How can I iterate over a string in Java?

Question

public static Boolean cmprStr( String s1, String s2 )
{
    // STUFF
}

I want to iterate through s1 to make sure that every character in s1 is included in s2.

Answer 1

public static Boolean cmprStr( String s1, String s2 )
{
    for (int i = s1.length() - 1; i >= 0; --i) {
         if (s2.indexOf(s1.charAt(i)) == -1) {
             return Boolean.FALSE;
         }
    }
    return Boolean.TRUE;
}

Answer 2

  for(char c: s1.toCharArray()){
     if(s2.indexOf(c) == -1){
           return false;
     }
  }
  return true;

Assuming that

  s1 = "aabb";
  s2 = "ccddaannbbss";

will return true.

Answer 3

length()

will give you the length of a string

charAt( someIndex)

will give you the character at a given position, so you can iterate the first String.

indexOf( achar )

will give you the poisition a char in a String, or -1 if it's not there. hence you should be able to look for each character in the first string within the second.

Answer 4

All the other answers are O(n^2).

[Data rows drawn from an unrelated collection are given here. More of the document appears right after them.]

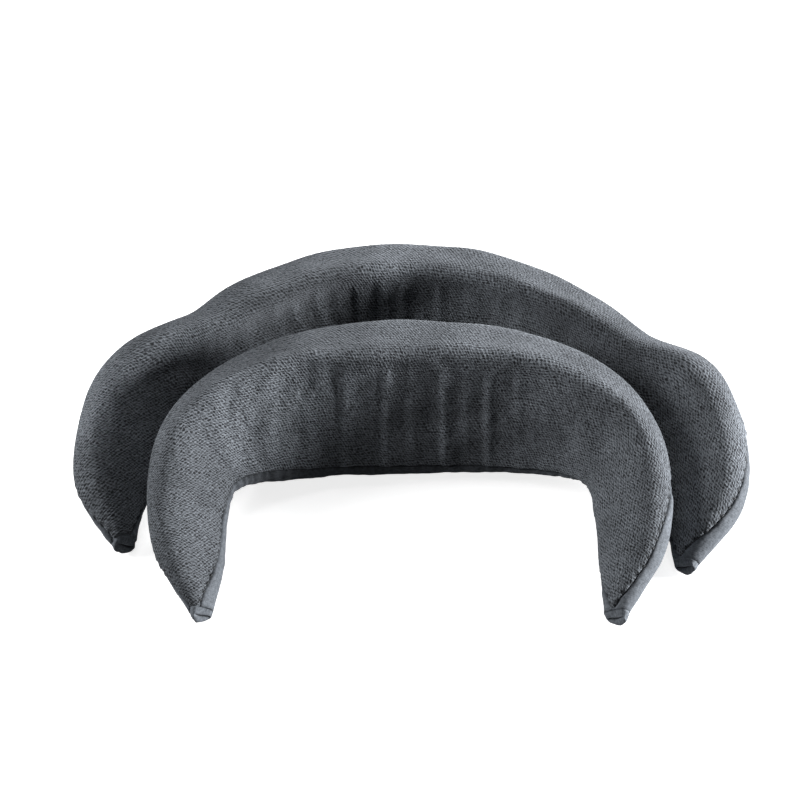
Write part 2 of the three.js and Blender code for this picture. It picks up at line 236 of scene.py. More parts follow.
def add_object(name, data):
    added = bpy.data.objects.new(name, data)
    bpy.context.scene.collection.objects.link(added)
    return added


def new_mesh(name, points, faces):
    """A mesh with its faces turned outward, from points in metres."""
    mesh = bpy.data.meshes.new(name)
    mesh.from_pydata(points.tolist(), [], faces)
    tidy = bmesh.new()
    tidy.from_mesh(mesh)
    bmesh.ops.recalc_face_normals(tidy, faces=tidy.faces[:])
    tidy.to_mesh(mesh)
    tidy.free()
    return mesh


def catmull_weights(t):
    return (
        0.5 * (-t + 2 * t**2 - t**3),
        0.5 * (2 - 5 * t**2 + 3 * t**3),
        0.5 * (t + 4 * t**2 - 3 * t**3),
        0.5 * (t**3 - t**2),
    )


def smooth_sample(table, x, y):
    """Value of a table at x along its rings and y round them, smoothly interpolated."""
    rings, steps = table.shape[:2]
    i = np.clip(np.floor(x).astype(int), 0, rings - 2)
    j = np.floor(y).astype(int)
    weights_y = catmull_weights((y - j)[..., None])
    total = 0
    for a, wx in enumerate(catmull_weights((x - i)[..., None])):
        row = np.clip(i + a - 1, 0, rings - 1)
        for b, wy in enumerate(weights_y):
            total = total + wx * wy * table[row, (j + b - 1) % steps]
    return total


def rest_on_floor(height):
    """Presses what would sink into the floor flat just above it, with its layers still in order."""
    room = FLOOR_KNEE - FLOOR_GAP
    pressed = FLOOR_GAP + room * np.exp(np.minimum(height - FLOOR_KNEE, 0) / room)
    return np.where(height < FLOOR_KNEE, pressed, height)


def wave_noise(seed, length_u, length_v, u, v):
    """Smooth noise in two directions, as a sum of seeded waves. It is mostly within -1.5 to 1.5."""
    rng = np.random.default_rng(seed)
    turn = rng.uniform(0, 2 * np.pi, NOISE_WAVES)
    size = rng.uniform(0.6, 1.5, NOISE_WAVES)
    phase = rng.uniform(0, 2 * np.pi, NOISE_WAVES)
    waves_u = np.cos(turn) * size * 2 * np.pi / length_u
    waves_v = np.sin(turn) * size * 2 * np.pi / length_v
    total = sum(np.sin(a * u + b * v + p) for a, b, p in zip(waves_u, waves_v, phase))
    return total * math.sqrt(1.2 / NOISE_WAVES)


def run_length(steps):
    """Distance from the start to each point, from the steps between them."""
    return np.concatenate([[0], np.cumsum(steps)])


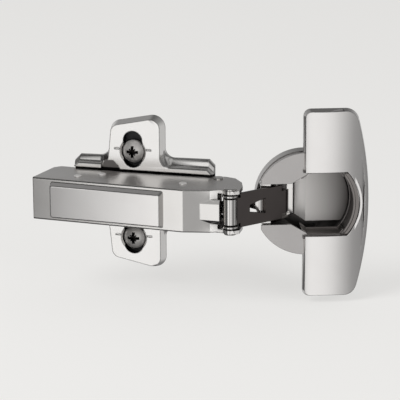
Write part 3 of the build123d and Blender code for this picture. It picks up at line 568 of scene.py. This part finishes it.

Here's a way that is linear in time (i.e. O(n)) using Google Guava:

  public static boolean cmprStr(String s1, String s2) {
    Set<Character> desiredCharacters = Sets.newHashSet(Lists.charactersOf(s2));
    return Sets.difference(Sets.newHashSet(Lists.charactersOf(s1)), desiredCharacters).isEmpty();
  }

Answer 5

Set<Character> charsInS1 = new HashSet<Character>();
for (int i = 0; i < s1.length(); i++) {
  charsInS1.add(s1.charAt(i));
}
for (int i = 0; i < s2.length(); i++) {
  charsInS1.remove(s2.charAt(i));
}
return charsInS1.isEmpty();

This has a complexity of O(n+m)... answers using indexOf have an O(n*m) complexity. It does of course use a bit of extra memory temporarily though.

Answer 6

Why don't you simply use 'equals' method ?

Boolean b = s1.equals(s2);